** BEGIN **

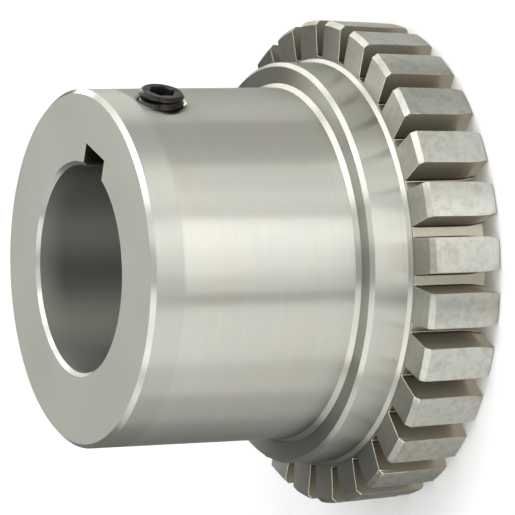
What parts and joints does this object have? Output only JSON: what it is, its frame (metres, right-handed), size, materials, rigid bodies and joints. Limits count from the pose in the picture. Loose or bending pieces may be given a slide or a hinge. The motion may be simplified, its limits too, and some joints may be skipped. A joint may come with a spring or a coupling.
{
  "type": "grid coupling hub",
  "caption": "Steel hub half of a grid coupling: toothed flange with flared slots, stepped seal land, plain barrel, keyed through bore and a radial set screw over the keyway.",
  "frame": {"origin": "centre of the bore in the toothed gap face, which the hub stands on", "axes": "+Z along the bore axis from the gap face to the plain end of the barrel; +X from the bore axis through the keyway and the set screw"},
  "size_m": [0.068, 0.068, 0.0475],
  "materials": {
    "machined_steel": "fine turned and milled",
    "black_oxide": "satin black oxide"
  },
  "bodies": {
    "hub": {"hub": "machined_steel"},
    "set_screw": {"set_screw": "black_oxide"}
  },
  "joints": [
    {"name": "set_screw_travel", "type": "slide", "parent": "hub", "child": "set_screw", "axis": [1, 0, 0], "range_m": [-0.0008, 0.003]}
  ]
}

** END **

# [Aim of the task]
Please output the entire listing exactly as it stands.

# [Worked solution]
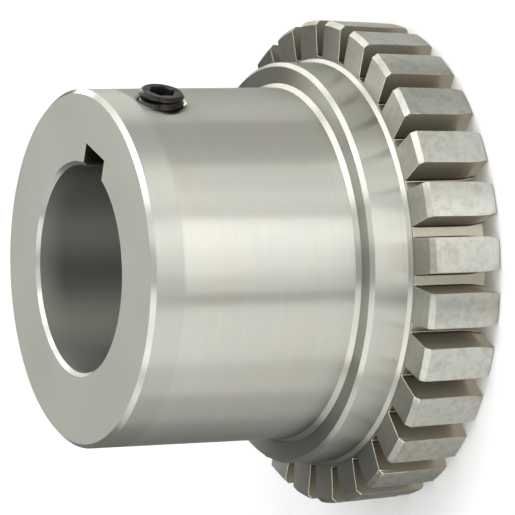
What parts and joints does this object have? Output only JSON: what it is, its frame (metres, right-handed), size, materials, rigid bodies and joints. Limits count from the pose in the picture. Loose or bending pieces may be given a slide or a hinge. The motion may be simplified, its limits too, and some joints may be skipped. A joint may come with a spring or a coupling.
{
  "type": "grid coupling hub",
  "caption": "Steel hub half of a grid coupling: toothed flange with flared slots, stepped seal land, plain barrel, keyed through bore and a radial set screw over the keyway.",
  "frame": {"origin": "centre of the bore in the toothed gap face, which the hub stands on", "axes": "+Z along the bore axis from the gap face to the plain end of the barrel; +X from the bore axis through the keyway and the set screw"},
  "size_m": [0.068, 0.068, 0.0475],
  "materials": {
    "machined_steel": "fine turned and milled",
    "black_oxide": "satin black oxide"
  },
  "bodies": {
    "hub": {"hub": "machined_steel"},
    "set_screw": {"set_screw": "black_oxide"}
  },
  "joints": [
    {"name": "set_screw_travel", "type": "slide", "parent": "hub", "child": "set_screw", "axis": [1, 0, 0], "range_m": [-0.0008, 0.003]}
  ]
}